Film Review: Soul by Pixar – a balm for weary souls

Soul by Pixar is a great way to end your 2020, and start your 2021.

Ask anyone, and they will tell you that 2020 was a strange sort of year. A year that called into question everything that we knew, and the way we felt about the world. I was talking to R yesterday, and she said something interesting about “questioning the point of life”, and i have heard this sentiment being echoed in multiple ways. Soul by Pixar is really about the meaning of life.

Soul by Pixar

Joe Gardner is teaches music at a school, a man who loves music, and who inspires at least one student to feel the music that they play. We see the happiest day of Joe’s life – a day in which he gets confirmed as a teacher, and lands a gig to play the piano backing up jazz legend Dorthea Williams. As he gets home, dancing all the way – he falls into a man hole left open – and his soul gets separated from his body, on the way to the great beyond.

As in all Pixar movies, all this happens in the first 20 odd minutes – slightly better than Up when it was the opening credit – leaving the next 100 odd minutes for Joe to figure out what next in his great journey. Helping Joe – under duress – is soul number 22, who refuses to be matched to a body – because it thinks that earth is a boring kind of place and has nothing much to offer. Joe and 22, through a series of accidents and misadventures, land up back on earth – and each comes to realize. what all they had missed out.

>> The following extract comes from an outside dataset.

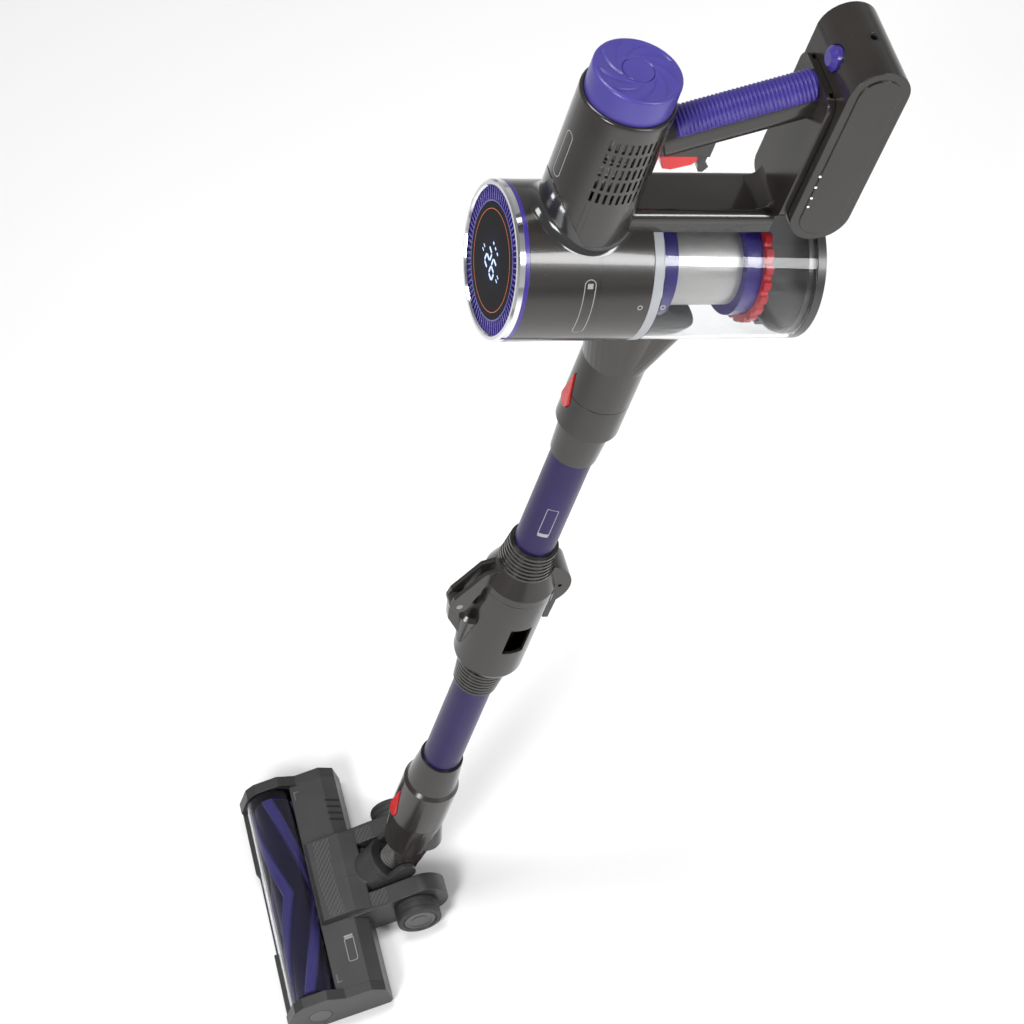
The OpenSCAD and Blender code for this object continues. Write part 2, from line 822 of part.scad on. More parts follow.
module lower_coupling() {
    color(dark) lean() difference() {
        union() {
            translate([0, 0, -rim_top - 38]) cylinder(h = 38, r1 = tube_r + 6, r2 = tube_r + 2.4);
            translate([0, 0, -rim_top - 42]) cylinder(h = 4 + eps, r1 = neck_r, r2 = tube_r + 6);
            rod_z(-lower_seam, -rim_top - 42 + eps, neck_r);
        }
        rod_z(-rim_top - coupling_grip, -rim_top + 1, tube_r);
        rod_z(-lower_seam - 1, -rim_top - coupling_grip + 1, duct_r);
        rod_z(-lower_seam - 1, -lower_seam + spigot_l + 1, spigot_r + running_gap);
        button_cut(neck_button_z);
    }
}

// ---------- neck and fork ----------

module neck_tube() {
    color(dark) at_pivot() rotate([0, -wand_lean, 0]) difference() {
        union() {
            rod_z(75 - eps, 75 + spigot_l, spigot_r);
            translate([0, 0, 28]) cylinder(h = 47 - free_gap, r1 = 22.5, r2 = neck_r);
            translate([-15, 0, 26]) cylinder(h = 5 + eps, r1 = 16.5, r2 = 20);
            translate([-15, 0, 31]) cylinder(h = 34, r1 = 20, r2 = 12);
            for (side = [-1, 1]) {
                translate([0, side * 16.4, 0]) side_plate(5.2) {
                    circle(11);
                    polygon([[-11, 0], [-16, 30], [16, 30], [11, 0]]);
                }
            }
        }
        rod_z(20, 75 + spigot_l + 1, duct_r - 1.5);
        rod_y(-30, 30, pitch_pin_r + running_gap);
    }
}

module swivel_fork() {
    color(darker) at_pivot() difference() {
        union() {
            on_swivel() rod_z(fork_face + fork_flange - eps, fork_face + 27, swivel_r - running_gap);
            on_swivel() rod_z(fork_face, fork_face + fork_flange, swivel_r + 6);
            for (side = [-1, 1]) {
                translate([0, side * (fork_in + fork_out) / 2, 0]) side_plate(fork_out - fork_in) {
                    circle(10);
                    rotate(-swivel_tilt) translate([0, -10]) square([fork_face + 2, 20]);
                }
            }
        }
        on_swivel() rod_z(fork_face - 1, fork_face + 28, 14);
        rod_y(-fork_in - 2.2, fork_in + 2.2, pitch_pin_r);
    }
}

module pitch_pins() {
    color("silver") at_pivot() for (side = [-1, 1]) {
        translate([0, side * 17.2, 0]) rod_y(-4.2, 4.2, pitch_pin_r);
    }
}

module neck_hose() {
    color(darker) at_pivot() {
        rotate([0, -wand_lean, 0]) for (i = [0 : 4]) ring_z(2 + i * 4, 4.6 + i * 4, 12.4, 9.5);
        rotate([0, -wand_lean, 0]) ring_z(1, 20, 11, 9.5);
        on_swivel() for (i = [0 : 3]) ring_z(3 + i * 4, 5.6 + i * 4, 12.4, 9.5);
        on_swivel() ring_z(2, 18, 11, 9.5);
    }
}

// ---------- floor head ----------

// Places children on the brush axis.
module on_brush() {
    translate([brush_reach, 0, floor_z + brush_h]) children();
}

// Outline of the flat rear deck, above the floor.
module deck_outline(inset) {
    polygon([[head_back + 4 + inset, floor_z + 3 + inset], [brush_reach, floor_z + 3 + inset],
             [brush_reach, floor_z + deck_h - inset], [head_back + 12 + inset, floor_z + deck_h - inset],
             [head_back + inset, floor_z + deck_h - 10 - inset], [head_back + inset, floor_z + 8 + inset]]);
}

module head_housing() {
    color(dark) at_pivot() difference() {
        union() {
            side_plate(inner_w) deck_outline(0);
            on_brush() rod_y(-inner_w / 2, inner_w / 2, chamber_r + chamber_wall);
            span_box([brush_reach, -inner_w / 2, floor_z + 3], [nose - 3, inner_w / 2, floor_z + 22]);
        }
        on_brush() rod_y(-inner_w / 2 - 1, inner_w / 2 + 1, chamber_r);
        difference() {
            side_plate(inner_w - 2 * shell_wall) deck_outline(shell_wall);
            on_brush() rod_y(-head_w, head_w, chamber_r + chamber_wall);
            span_box([head_back, -14, floor_z], [brush_reach, -11, floor_z + deck_h]);
        }
        on_brush() span_box([-21, -inner_w / 2 + 4, -brush_h], [21, inner_w / 2 - 4, 0]);
        window_space();
        on_brush() span_box([-40, -15, -10], [-10, 15, 10]);
        span_box([head_back - 2, -arm_out, floor_z], [head_back + 16, arm_out, floor_z + cover_h]);
        swivel_clear();
        sill_front = nose - 3;
        span_box([sill_front - 6, -46, floor_z + 9], [sill_front + 1, 46, floor_z + 19]);
        span_box([head_back, -cover_w / 2 - 0.01, floor_z + deck_h - 8],
                 [deck_front - 2, cover_w / 2 + 0.01, floor_z + deck_h + 1]);
    }
}

// Upper front quarter of the brush chamber, left open for the window.
module window_space() {
    on_brush() span_box([deck_front - brush_reach, -inner_w / 2 - 1, -2],
                        [chamber_r + 10, inner_w / 2 + 1, chamber_r + 20]);
    on_brush() span_box([16, -inner_w / 2 - 1, -4], [chamber_r + 10, inner_w / 2 + 1, 20]);
}

// Space round the swivel socket.
module swivel_clear() {
    on_swivel() rod_z(0, fork_face + 34, swivel_r + 7);
}

module brush_window() {
    color([0.6, 0.6, 0.65, 0.35]) at_pivot() on_brush() intersection() {
        difference() {
            rod_y(-inner_w / 2, inner_w / 2, chamber_r + chamber_wall);
            rod_y(-inner_w, inner_w, chamber_r + chamber_wall - window_t);
        }
        span_box([deck_front - brush_reach + 0.2, -inner_w / 2, -1.8], [40, inner_w / 2, 40]);
    }
}

module end_caps() {
    top = floor_z + brush_h + chamber_r + chamber_wall + 1;
    low = floor_z + 3;
    color(darker) at_pivot() difference() {
        for (side = [-1, 1]) {
            translate([0, side * (head_w - end_t) / 2, 0]) side_plate(end_t)
                polygon([[head_back + 4, low], [nose - 4, low], [nose, low + 6], [nose, low + 22],
                         [nose - 14, top - 5], [nose - 24, top], [brush_reach - 16, top],
                         [deck_front - 8, floor_z + deck_h], [head_back + 12, floor_z + deck_h],
                         [head_back, floor_z + deck_h - 10], [head_back, low + 5]]);
        }
        on_brush() rod_y(-head_w / 2 + 4, head_w / 2 - 4, 4 + running_gap);
        on_brush() rod_y(head_w / 2 - 4 - eps, head_w / 2 + 1, 11 + free_gap);
    }
}

module end_lock() {
    color(dark) at_pivot() on_brush() {
        rod_y(head_w / 2 - 3.6, head_w / 2, 11);
    }
}

// Wheel arm that reaches back from the cover, with its stub axle.
module wheel_arm(side) {
    arm_w = arm_out - arm_in;
    translate([0, side * (arm_in + arm_w / 2), 0]) side_plate(arm_w) {
        translate([axle_x - arm_tail, floor_z + axle_h + 2]) circle(axle_h);
        polygon([[axle_x - arm_tail, floor_z + 2.5], [head_back + 16, floor_z + 6],
                 [head_back + 16, floor_z + cover_h - 8],
                 [axle_x - arm_tail, floor_z + 2 * axle_h + 2]]);
    }
    translate([axle_x, side * arm_out, floor_z + axle_h])
        rod_y(side > 0 ? 0 : -wheel_w, side > 0 ? wheel_w : 0, axle_r);
}

module neck_cover() {
    color(dark) at_pivot() difference() {
        union() {
            side_plate(cover_w)
                polygon([[head_back - 8, floor_z + deck_h - 8], [head_back - 8, floor_z + cover_h - 6],
                         [head_back + 8, floor_z + cover_h], [deck_front - 6, floor_z + cover_h],
                         [deck_front - 2, floor_z + cover_h - 4], [deck_front - 2, floor_z + deck_h - 8]]);
            for (side = [-1, 1]) wheel_arm(side);
            on_swivel() rod_z(fork_face + fork_flange + free_gap, fork_face + 30, swivel_r + 5.5);
            span_box([head_back - 12, -arm_out, floor_z + 6],
                     [head_back + 16, arm_out, floor_z + deck_h - 8 + eps]);
        }
        on_swivel() rod_z(fork_face, fork_face + 29, swivel_r);
        on_swivel() rod_z(fork_face - 2, fork_face + fork_flange + free_gap, swivel_r + 7);
        on_swivel() rod_z(0, fork_face + 80, 14);
        difference() {
            span_box([0, -arm_in, floor_z - 5], [head_back - 12, arm_in, floor_z + 70]);
            on_swivel() rod_z(fork_face + fork_flange + free_gap, fork_face + 30, swivel_r + 5.5);
        }
        span_box([head_back + 2, -34, floor_z + 9], [head_back + 20, 34, floor_z + deck_h - 10]);
        span_box([head_back + 4, -38, floor_z + deck_h - 9], [deck_front - 5, 38, floor_z + cover_h - 3]);
    }
}

module front_bumper() {
    color(darker) at_pivot() difference() {
        span_box([nose - 3, -inner_w / 2, floor_z + 3], [nose, inner_w / 2, floor_z + 20]);
        span_box([nose - 4, -46, floor_z + 8], [nose + 1, 46, floor_z + 21]);
    }
}

module light_bar() {
    color("white") at_pivot() span_box([nose - 9, -46, floor_z + 9], [nose - 3.4, 46, floor_z + 19]);
}

module sole_felt() {
    color("dimgray") at_pivot() span_box([head_back + 26, -inner_w / 2 + 8, floor_z],
                                         [head_back + 38, inner_w / 2 - 8, floor_z + 3]);
}

module head_screws() {
    color("silver") at_pivot() for (side = [-1, 1], x = [head_back + 14, head_back + 34]) {
        translate([x, side * 92, floor_z]) {
            rod_z(5.6, 20, 1.5);
            rod_z(20, 22, 3);
        }
    }
}

module brush_core() {
    half = inner_w / 2 - 3;
    color(violet) at_pivot() on_brush() difference() {
        union() {
            rod_y(-half, half, brush_d / 2 - 8);
            rod_y(-inner_w / 2 - 4, inner_w / 2 + 4, 4);
        }
        rod_y(-half + 2, -half + 92, brush_d / 2 - 10);
    }
}

module bristles() {
    half = inner_w / 2 - 4;
    color("indigo") at_pivot() on_brush() difference() {
        rod_y(-half, half, brush_d / 2);
        rod_y(-half - 1, half + 1, brush_d / 2 - 8);
    }
}

module brush_motor() {
    start = -inner_w / 2 + 8;
    color("gray") at_pivot() on_brush() rod_y(start, start + 70, 11);
}

module wheel(side) {
    inner = arm_out + free_gap;
    color(darker) at_pivot() translate([axle_x, 0, floor_z + axle_h]) difference() {
        rod_y(side > 0 ? inner : -inner - wheel_w, side > 0 ? inner + wheel_w : -inner, wheel_d / 2);
        rod_y(-arm_out - wheel_w - free_gap / 2, arm_out + wheel_w + free_gap / 2, axle_r + running_gap);
    }
}

module wheel_left() {
    wheel(1);
}

module wheel_right() {
    wheel(-1);
}

main_housing();
front_band();
chrome_bezel();
fin_ring();
display_glass();
display_board();
top_rail();
handle_body();
handle_grip();
battery_receiver();
inlet_neck();
motor_can();
motor_mount();
housing_screws();
trigger();
impeller();
filter_cap();
exhaust_filter();
lock_ring();
bin_shell();
bin_lid();
lid_catch();
filter_frame();
filter_mesh();
scraper_ring();
battery_case();
battery_cells();
battery_board();
charging_jack();
battery_release();
wand_socket();
upper_tube();
elbow_yoke();
elbow_pin();
wand_release();
elbow_latch();
elbow_body();
elbow_hose();
lower_tube();
lower_coupling();
coupling_release();
neck_tube();
swivel_fork();
pitch_pins();
neck_hose();
head_housing();
end_caps();
brush_window();
neck_cover();
front_bumper();
light_bar();
sole_felt();
head_screws();
brush_core();
bristles();
brush_motor();
wheel_left();
wheel_right();
end_lock();
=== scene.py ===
"""Looks of the cordless stick vacuum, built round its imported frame. Lengths of the wand and level
frames are in millimetres, as in the part's source, and everything put into Blender is in metres."""
import math
import bmesh
import bpy
import numpy as np
from mathutils import Matrix, Vector


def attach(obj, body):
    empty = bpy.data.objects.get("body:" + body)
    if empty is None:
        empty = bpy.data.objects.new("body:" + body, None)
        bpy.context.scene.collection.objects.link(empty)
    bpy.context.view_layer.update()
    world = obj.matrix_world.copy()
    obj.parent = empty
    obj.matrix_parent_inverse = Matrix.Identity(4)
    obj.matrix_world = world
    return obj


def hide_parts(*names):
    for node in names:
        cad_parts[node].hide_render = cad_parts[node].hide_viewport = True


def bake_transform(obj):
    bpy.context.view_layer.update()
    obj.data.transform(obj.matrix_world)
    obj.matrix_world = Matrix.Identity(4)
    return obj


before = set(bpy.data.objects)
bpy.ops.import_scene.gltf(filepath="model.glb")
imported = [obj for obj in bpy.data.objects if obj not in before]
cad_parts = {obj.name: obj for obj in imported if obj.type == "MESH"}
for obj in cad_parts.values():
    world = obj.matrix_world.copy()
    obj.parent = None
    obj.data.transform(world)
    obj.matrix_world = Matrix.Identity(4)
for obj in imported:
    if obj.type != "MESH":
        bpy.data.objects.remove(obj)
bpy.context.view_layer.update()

TAU = 2 * math.pi
LEAN = math.radians(30)      # lean of the wand
SLOPE = math.radians(22.5)   # slope of the handle
GRIP_BACK, GRIP_RISE = 18.0, 154.0   # grip's centre behind the wand's axis and above the barrel's
PIVOT_DROP = 850             # pitch pivot below the barrel's axis, along the wand
PIVOT_RISE = 0.051           # pitch pivot above the floor, in metres
BARREL_R = 60                # radius of the barrel
TOWER_R, TOWER_X = 36, 75    # radius and place of the motor tower
TUBE_R = 18                  # radius of the wand's tubes
DECK_Z = -9                  # top of the floor head's deck from the pivot
GLASS_X = 132.1              # face of the display glass
BRUSH_X, BRUSH_Z = 120, -27  # brush axis from the pivot
WHEEL_R = 22.3               # wheel axle above the floor


# ---------- places ----------

def from_wand(points):
    """Wand frame to row frame: shift so that the grip centre is the origin, turn about Y by the lean,
    scale to metres."""
    p = np.asarray(points, float)
    x, y, z = p[..., 0] + GRIP_BACK, p[..., 1], p[..., 2] - GRIP_RISE
    c, s = math.cos(LEAN), math.sin(LEAN)
    return np.stack([c * x - s * z, y, s * x + c * z], -1) / 1000


PIVOT = from_wand([0, 0, -PIVOT_DROP])


def from_level(points):
    """Level frame about the pitch pivot to row frame: divide by a thousand and add the pivot."""
    return PIVOT + np.asarray(points, float) / 1000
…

But the film is not about death, or about comic body switches. It is, like many Pixar films, what we do with life when we are alive. What is it that makes us alive – just the act of breathing. just that act of wanting to achieve. or is there something more? what is the spark that keeps you going/

It may be a toon, but like most Pixar films, Soul by Pixar is for grown ups. Often most of us are so caught up in our lives, and our purpose, or doing what it takes to keep going – that the act of just being, and experiencing the world for all its magnificence and beauty slips us by.

Soul Review: Pixar's New Movie Is Unpredictably Weird
Soul Counsellors – Jerries – who prepare the souls for their passage to bodies

I think this is the first mainstream animated film that I have seen with an African American lead. Joe Gardner did not come across as an exaggerated stereotype. Jamie Foxx (who played Ray Charles in the film Ray) voices Joe – a man who lives to play the piano, who lives to get lost in the music that he plays. Tina Fey (the most famous Sarah Palin ever) voices 22 – the obstinate, dogmatic soul that doesn’t want to go to earth (to be born). And, Angela Basset is the jazz legend, Dorthea Williams.

I saw the film last week, and again yesterday — it was that good 🙂 Highly recommended.